Serge Boucher : Le poids des années
Scène

Serge Boucher : Le poids des années

La famille Dubé vit de douloureux épisodes dans Excuse-moi, la nouvelle pièce de Serge Boucher mise en scène chez Duceppe par René Richard Cyr.

Nombreux sont les spectateurs de théâtre à frétiller en attendant de découvrir le nouveau texte de Serge Boucher. C’est qu’il est passionnant de suivre une oeuvre aussi cohérente, de tisser des liens entre les différents univers inventés par l’auteur, et surtout de retrouver les mêmes personnages à différents moments de leur parcours, comme chez Michel Tremblay (à qui l’auteur dit d’ailleurs vouloir rendre hommage avec cette pièce).

Cette fois, François Dubé débarque chez ses parents à un moment charnière: son père va bientôt mourir et s’empêtre dans l’alcoolisme et le mensonge. Une situation banalement tragique, qui sert ici à déclencher un dialogue entre les parents et leur fils, à débroussailler le passé et les non-dits qui polluent leur relation. Et ce, toujours dans une langue hyperréaliste, à la fois très précise et très floue, où sont aménagés des espaces vides, comme pour témoigner des zones d’inconnu dans les relations familiales. Comme si ce père, cette mère et ce fils étaient finalement des étrangers l’un pour l’autre.

"Dans les autres pièces, dit Boucher, François est un observateur extérieur. Il n’a jamais su pour l’alcoolisme de son père, ni pour ce qui arrive à sa mère.
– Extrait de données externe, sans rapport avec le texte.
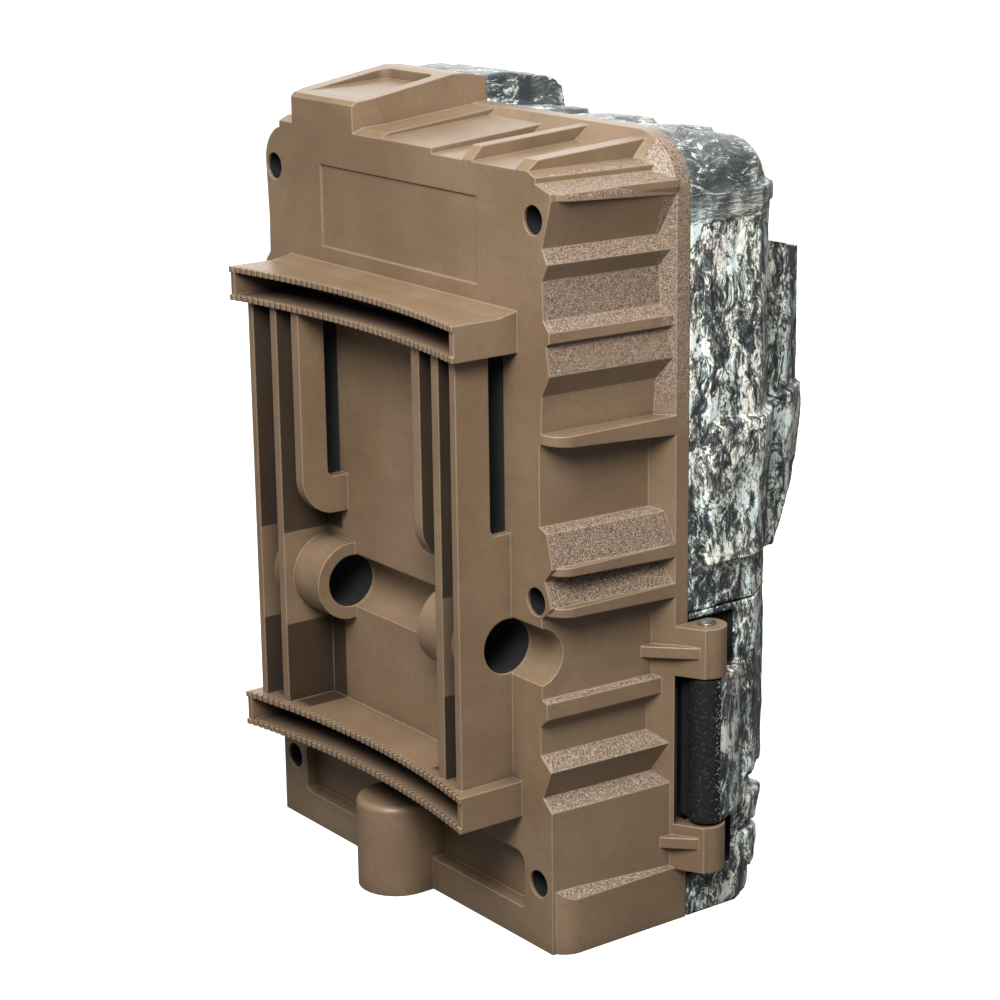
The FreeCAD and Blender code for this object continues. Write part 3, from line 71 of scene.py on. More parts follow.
class Graph:
    """A material's node tree with short calls for its nodes. Noise and cell scales are per metre."""

    def __init__(self, name, **sockets):
        self.material = bpy.data.materials.new(name)
        self.material.use_nodes = True
        self.tree = self.material.node_tree
        self.tree.nodes.clear()
        self.shader = self.tree.nodes.new("ShaderNodeBsdfPrincipled")
        out = self.tree.nodes.new("ShaderNodeOutputMaterial")
        self.tree.links.new(self.shader.outputs[0], out.inputs[0])
        for key, value in sockets.items():
            self.shader.inputs[key.replace("_", " ")].default_value = value

    def make(self, kind, **settings):
        node = self.tree.nodes.new(kind)
        for key, value in settings.items():
            setattr(node, key, value)
        return node

    def put(self, socket, value):
        if isinstance(value, bpy.types.NodeSocket):
            self.tree.links.new(value, socket)
        elif value is not None:
            socket.default_value = value

    def coords(self, kind="Object"):
        return self.make("ShaderNodeTexCoord").outputs[kind]

    def mapped(self, scale):
        """Object coordinates times scale along each axis."""
        node = self.make("ShaderNodeMapping")
        self.put(node.inputs["Vector"], self.coords())
        node.inputs["Scale"].default_value = scale
        return node.outputs[0]

    def noise(self, vector, scale=1.0, detail=3.0, rough=0.5, distortion=0.0, out="Fac"):
        node = self.make("ShaderNodeTexNoise")
        self.put(node.inputs["Vector"], vector)
        node.inputs["Scale"].default_value = scale
        node.inputs["Detail"].default_value = detail
        node.inputs["Roughness"].default_value = rough
        node.inputs["Distortion"].default_value = distortion
        return node.outputs[out]

    def cells(self, vector, scale=1.0, feature="F1", out="Distance"):
        node = self.make("ShaderNodeTexVoronoi", feature=feature)
        self.put(node.inputs["Vector"], vector)
        node.inputs["Scale"].default_value = scale
        return node.outputs[out]

    def math(self, operation, a, b=None, clamp=False):
        node = self.make("ShaderNodeMath", operation=operation, use_clamp=clamp)
        self.put(node.inputs[0], a)
        self.put(node.inputs[1], b)
        return node.outputs[0]

    def product(self, first, *others):
        for other in others:
            first = self.math("MULTIPLY", first, other)
        return first

    def most(self, first, *others):
        for other in others:
            first = self.math("MAXIMUM", first, other)
        return first

    def over(self, value, limit):
        """1 where a length is over limit, in mm, and 0 elsewhere."""
        return self.math("GREATER_THAN", value, limit * MM)

    def under(self, value, limit):
        return self.math("LESS_THAN", value, limit * MM)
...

Il a besoin de savoir. Je lui fournis cette fois des pistes de réponses, il y a des bribes du passé qui lui sont révélées. Où ça le mène, d’avoir des réponses? Je ne sais pas. Je ne suis sûr de rien. Mais je pense que je boucle quelque chose avec cette pièce. Je vais ensuite prendre une pause du microcosme familial."

Il est vrai qu’après quelques pièces marquantes et toute une télésérie explorant les mécanismes relationnels familiaux (Aveux), on a l’impression que Boucher ne parle que de ça. C’est faux, bien sûr. N’empêche, il a trouvé là un terreau particulièrement fertile. "C’est inépuisable, la famille, on y revient toujours, on n’en a jamais fait le tour. Toutes les guerres et tout l’amour du monde passent par là. Pour que ce soit fertile, il faut pourtant dépasser le strict cadre familial. Dans ma pièce, l’alcoolisme et la maladie des parents ne sont là que pour affiner le portrait très humain d’une génération de parents, un portrait que je m’attarde à peindre depuis plusieurs années. C’est aussi et surtout un moyen pour François de tendre la main et de freiner la déchéance de ses parents. Une main tendue, même si elle arrive un peu tard, peut toujours faire des miracles."
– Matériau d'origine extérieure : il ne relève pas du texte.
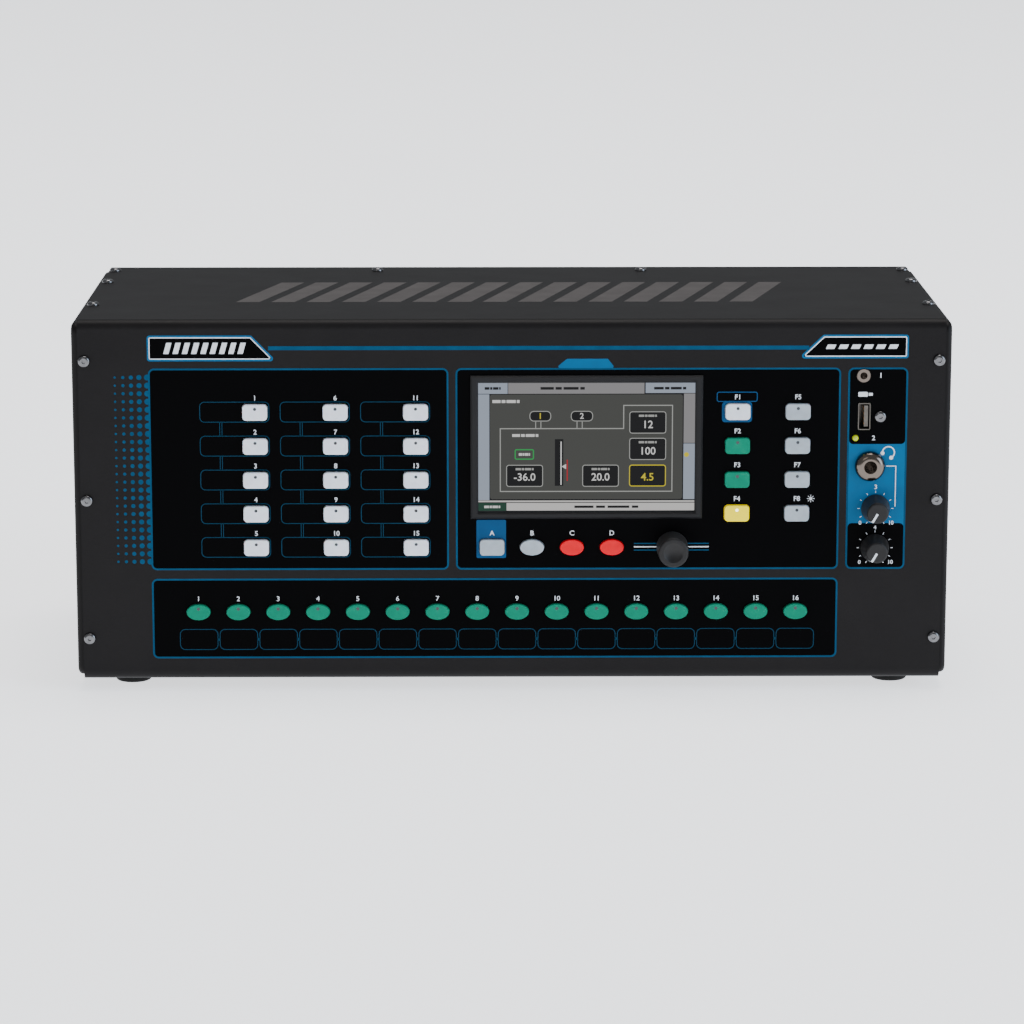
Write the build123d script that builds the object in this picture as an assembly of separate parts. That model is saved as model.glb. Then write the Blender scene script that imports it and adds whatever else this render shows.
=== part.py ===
"""Compact digital mixing desk in a folded steel case.

The desk is a free-standing box: one folded sheet makes the front, the top and a short lip under
the front edge, a second folded sheet makes the floor and the rear panel, and a pressed tray closes
each end. The front carries a touch display in a bezel, 43 keys, a data wheel, two level knobs and a
strip of sockets. +X is the operator's right, +Y runs from the front panel to the rear panel, +Z is
up, and the origin is on the table under the middle of the whole desk. Lengths are in millimetres.
"""

from build123d import *
import math
import os

# ---------------------------------------------------------------- overall sizes
case_width = 438.0
case_height = 183.0
case_depth = 190.0
foot_height = 6.0
knob_proud = 15.5  # how far the knobs stand out of the front panel
rear_proud = 3.0  # how far the mains inlet stands out of the rear panel

# ---------------------------------------------------------------- sheet metal
sheet = 1.5
bend_radius = 4.5  # outside radius of the folds in the cover
chassis_bend = 3.0  # outside radius of the folds in the chassis
seam = 0.1  # gap between two sheets that lie on each other
end_reveal = 3.3  # width of the end plate that shows beside the front panel
end_flange = 14.0  # depth of the end tray's turned-in rim
end_edge_radius = 2.4
end_corner_radius = 5.0
front_lip = 12.0  # lip of the cover under the front edge
chassis_flange = 22.0  # top flange of the rear panel, under the cover
flange_inset = 1.0  # side gap between the chassis flanges and the end trays
lip_gap = 0.5  # between the cover's lip and the floor behind it
lap_length = 4.0  # how far the lap under the lip reaches back over the floor
floor_slots = 12
floor_slot_pitch = 14.0
floor_slot_length = 46.0
floor_slot_width = 3.0
floor_slots_depth = 66.5  # middle of the floor's slots, from the front panel
side_slots = 9
side_slot_pitch = 12.0
side_slot_length = 34.0
side_slot_width = 4.0
side_slot_rise = 26.0  # middle of each row of slots, from the middle of the end tray

# ---------------------------------------------------------------- screws and feet
screw_radius = 1.5
screw_hole_radius = 1.6
screw_length = 7.0
head_radius = 3.05
head_height = 1.7
socket_radius = 1.1
socket_depth = 1.0
edge_screw_inset = 6.6  # from the case's side to the row of screws
front_screw_pitch = 70.6
front_screw_low = 21.3  # lowest front screw above the case's underside
top_screw_depths = (52.0, 133.0)  # from the front panel, along each side
cell_margin = 2.0  # between the output sockets' cut-outs and the next cells of the rear panel
rear_screw_inset = 14.0  # rear row of top screws, from the rear panel
rear_row_pitch = 142.0
foot_radius = 9.0
foot_inset_x = 26.0
foot_inset_front = 26.0
foot_inset_rear = 24.0
foot_bore_radius = 3.8
foot_bore_depth = 3.0
foot_edge_radius = 1.2
head_rim = 0.25  # straight edge that is left under a screw head's dome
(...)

Excuse-moi, on l’a dit, c’est une affaire d’oralité. Le père et la mère y parlent plus que jamais, déversent des logorrhées où abondent les souvenirs et les remarques sur le passage du temps. "Les mots servent de fuite. On parle pour mentir, pour dissimuler. Mais le désir de parler est bien là, en filigrane, les révélations percent le flux verbal et veulent se faire entendre. Petit à petit, même quand le père n’a l’air de parler que de la météo, ces petites révélations-là forment les morceaux d’un puzzle à reconstruire, un tissu de vérités dévoilées tout en douceur."

Boucher a aussi travaillé une forme elliptique, dans laquelle le temps est troué, et la linéarité, interrompue, et dans laquelle les époques se répondent dans une structure en miroir. Une forme que ne renierait pas, encore une fois, un certain Michel Tremblay.